*Data excerpt*.
================
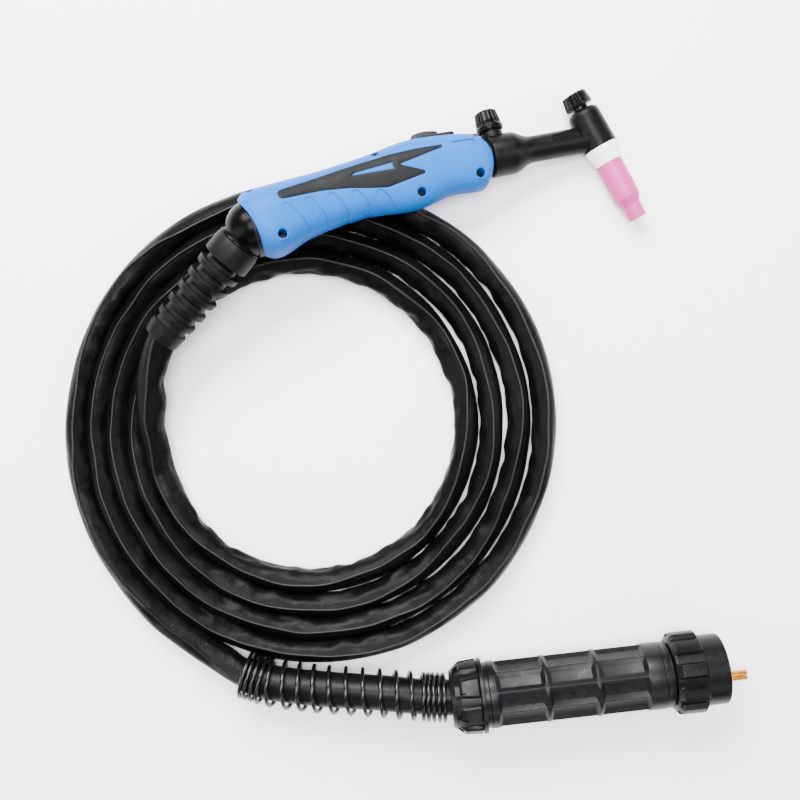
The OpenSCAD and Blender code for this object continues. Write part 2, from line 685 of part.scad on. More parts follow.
// Insulator that carries the pins
module plug_body() {
  color([0.1, 0.1, 0.11]) on_connector() difference() {
    union() {
      rod(11.8, housing_end - 3, 172.2);
      rod(16, 172.2, 194);
    }
    translate([0, -pin_offset, 0]) rod(pin_stem_r, 150, 210);
    translate([0, 7, 0]) rod(2.5, 150, 210);
    for (y = [-2, 2]) translate([y < 0 ? -8 : 8, 3.5, 0]) {
      rod(1.7, 175, 205);
      rod(2.4, 175, 189);
    }
  }
}
// Gilt power pin with a slotted tip and a gas passage
module power_pin() {
  color([0.85, 0.62, 0.2]) on_connector() translate([0, -pin_offset, 0]) difference() {
    union() {
      rod(pin_stem_r, 160, pin_start);
      rod(power_pin_d / 2, pin_start, pin_end - 1);
      translate([0, 0, pin_end - 1]) cylinder(r1 = power_pin_d / 2, r2 = power_pin_d / 2 - 1, h = 1);
    }
    translate([-5, -0.5, pin_end - 9]) cube([10, 1, 12]);
  }
}
module gas_spigot() { color([0.8, 0.62, 0.3]) on_connector() translate([0, 7, 0]) ring(2.5, 1.2, 176, 198.5); }
module gas_o_ring() { color([0.15, 0.15, 0.15]) on_connector() translate([0, 7, 0]) o_ring(3.2, 1.4, 196.4); }
// Two sprung contact pins of the trigger circuit
module control_pins() {
  color([0.82, 0.66, 0.3]) on_connector() for (x = [-8, 8]) translate([x, 3.5, 0]) {
    rod(1.6, 185, 197.5);
    rod(2.3, 182.5, 185);
  }
}

head_body();
torch_core();
power_tube();
collet_body();
collet();
cup_gasket();
gas_cup();
back_cap();
cap_o_ring();
valve_seat();
valve_stem();
valve_knob();
valve_o_ring();
handle_shell_right();
handle_shell_left();
grip_inlay_right();
grip_inlay_left();
handle_screws();
trigger_bezel();
trigger_button();
trigger_spring();
micro_switch();
switch_leads();
hose_fitting();
inner_hose();
knuckle_seat();
knuckle_ball();
strain_relief_boot();
cable_lead_in();
cable_coil();
cable_lead_out();
spring_sleeve();
bend_spring();
rear_cap();
cable_clamp();
connector_housing();
front_collar();
lock_nut();
plug_body();
power_pin();
gas_spigot();
gas_o_ring();
control_pins();
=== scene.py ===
"""TIG welding torch: head, handle, ball knuckle, coiled lead and screw-ring connector."""

import json
from math import asin, ceil, copysign, cos, degrees, exp, pi, radians, sin, sqrt, tan

import bpy
import bmesh
import numpy as np
from mathutils import Matrix, Vector, noise
from mathutils.geometry import delaunay_2d_cdt


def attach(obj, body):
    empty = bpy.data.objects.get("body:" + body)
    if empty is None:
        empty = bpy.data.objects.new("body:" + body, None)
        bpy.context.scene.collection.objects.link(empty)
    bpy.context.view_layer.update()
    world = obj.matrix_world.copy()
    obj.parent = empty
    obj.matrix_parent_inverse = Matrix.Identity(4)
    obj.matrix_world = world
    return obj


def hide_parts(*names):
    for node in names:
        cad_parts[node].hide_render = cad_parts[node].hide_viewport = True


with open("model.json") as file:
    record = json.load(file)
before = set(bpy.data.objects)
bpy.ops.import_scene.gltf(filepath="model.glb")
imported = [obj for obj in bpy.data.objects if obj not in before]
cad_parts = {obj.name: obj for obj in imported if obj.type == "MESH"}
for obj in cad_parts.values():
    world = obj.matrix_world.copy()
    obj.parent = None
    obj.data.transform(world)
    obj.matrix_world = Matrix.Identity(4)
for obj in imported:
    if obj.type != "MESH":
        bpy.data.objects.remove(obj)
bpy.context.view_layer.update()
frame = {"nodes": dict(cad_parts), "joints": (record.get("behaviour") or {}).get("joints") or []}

MM = 0.001
VIEW_ROLL = radians(17)

# ---- Frames ----
# Each frame's z runs along the part's axis; lengths inside a frame are in millimetres.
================
*Task statement*. Nothing should be left out: repeat all of the data exactly.

*Task answer*.
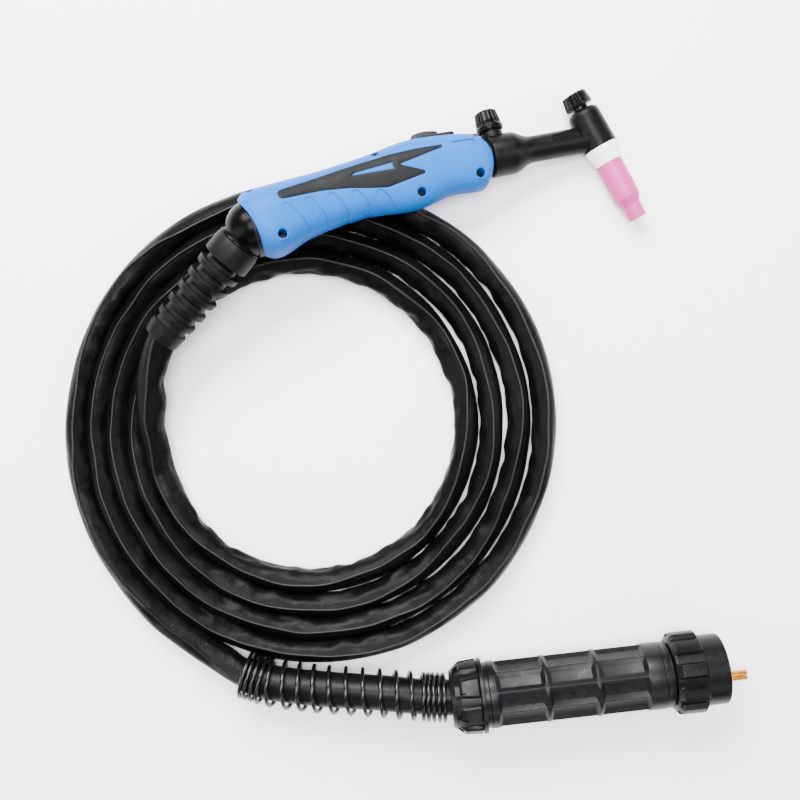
The OpenSCAD and Blender code for this object continues. Write part 2, from line 685 of part.scad on. More parts follow.
// Insulator that carries the pins
module plug_body() {
  color([0.1, 0.1, 0.11]) on_connector() difference() {
    union() {
      rod(11.8, housing_end - 3, 172.2);
      rod(16, 172.2, 194);
    }
    translate([0, -pin_offset, 0]) rod(pin_stem_r, 150, 210);
    translate([0, 7, 0]) rod(2.5, 150, 210);
    for (y = [-2, 2]) translate([y < 0 ? -8 : 8, 3.5, 0]) {
      rod(1.7, 175, 205);
      rod(2.4, 175, 189);
    }
  }
}
// Gilt power pin with a slotted tip and a gas passage
module power_pin() {
  color([0.85, 0.62, 0.2]) on_connector() translate([0, -pin_offset, 0]) difference() {
    union() {
      rod(pin_stem_r, 160, pin_start);
      rod(power_pin_d / 2, pin_start, pin_end - 1);
      translate([0, 0, pin_end - 1]) cylinder(r1 = power_pin_d / 2, r2 = power_pin_d / 2 - 1, h = 1);
    }
    translate([-5, -0.5, pin_end - 9]) cube([10, 1, 12]);
  }
}
module gas_spigot() { color([0.8, 0.62, 0.3]) on_connector() translate([0, 7, 0]) ring(2.5, 1.2, 176, 198.5); }
module gas_o_ring() { color([0.15, 0.15, 0.15]) on_connector() translate([0, 7, 0]) o_ring(3.2, 1.4, 196.4); }
// Two sprung contact pins of the trigger circuit
module control_pins() {
  color([0.82, 0.66, 0.3]) on_connector() for (x = [-8, 8]) translate([x, 3.5, 0]) {
    rod(1.6, 185, 197.5);
    rod(2.3, 182.5, 185);
  }
}

head_body();
torch_core();
power_tube();
collet_body();
collet();
cup_gasket();
gas_cup();
back_cap();
cap_o_ring();
valve_seat();
valve_stem();
valve_knob();
valve_o_ring();
handle_shell_right();
handle_shell_left();
grip_inlay_right();
grip_inlay_left();
handle_screws();
trigger_bezel();
trigger_button();
trigger_spring();
micro_switch();
switch_leads();
hose_fitting();
inner_hose();
knuckle_seat();
knuckle_ball();
strain_relief_boot();
cable_lead_in();
cable_coil();
cable_lead_out();
spring_sleeve();
bend_spring();
rear_cap();
cable_clamp();
connector_housing();
front_collar();
lock_nut();
plug_body();
power_pin();
gas_spigot();
gas_o_ring();
control_pins();
=== scene.py ===
"""TIG welding torch: head, handle, ball knuckle, coiled lead and screw-ring connector."""

import json
from math import asin, ceil, copysign, cos, degrees, exp, pi, radians, sin, sqrt, tan

import bpy
import bmesh
import numpy as np
from mathutils import Matrix, Vector, noise
from mathutils.geometry import delaunay_2d_cdt


def attach(obj, body):
    empty = bpy.data.objects.get("body:" + body)
    if empty is None:
        empty = bpy.data.objects.new("body:" + body, None)
        bpy.context.scene.collection.objects.link(empty)
    bpy.context.view_layer.update()
    world = obj.matrix_world.copy()
    obj.parent = empty
    obj.matrix_parent_inverse = Matrix.Identity(4)
    obj.matrix_world = world
    return obj


def hide_parts(*names):
    for node in names:
        cad_parts[node].hide_render = cad_parts[node].hide_viewport = True


with open("model.json") as file:
    record = json.load(file)
before = set(bpy.data.objects)
bpy.ops.import_scene.gltf(filepath="model.glb")
imported = [obj for obj in bpy.data.objects if obj not in before]
cad_parts = {obj.name: obj for obj in imported if obj.type == "MESH"}
for obj in cad_parts.values():
    world = obj.matrix_world.copy()
    obj.parent = None
    obj.data.transform(world)
    obj.matrix_world = Matrix.Identity(4)
for obj in imported:
    if obj.type != "MESH":
        bpy.data.objects.remove(obj)
bpy.context.view_layer.update()
frame = {"nodes": dict(cad_parts), "joints": (record.get("behaviour") or {}).get("joints") or []}

MM = 0.001
VIEW_ROLL = radians(17)

# ---- Frames ----
# Each frame's z runs along the part's axis; lengths inside a frame are in millimetres.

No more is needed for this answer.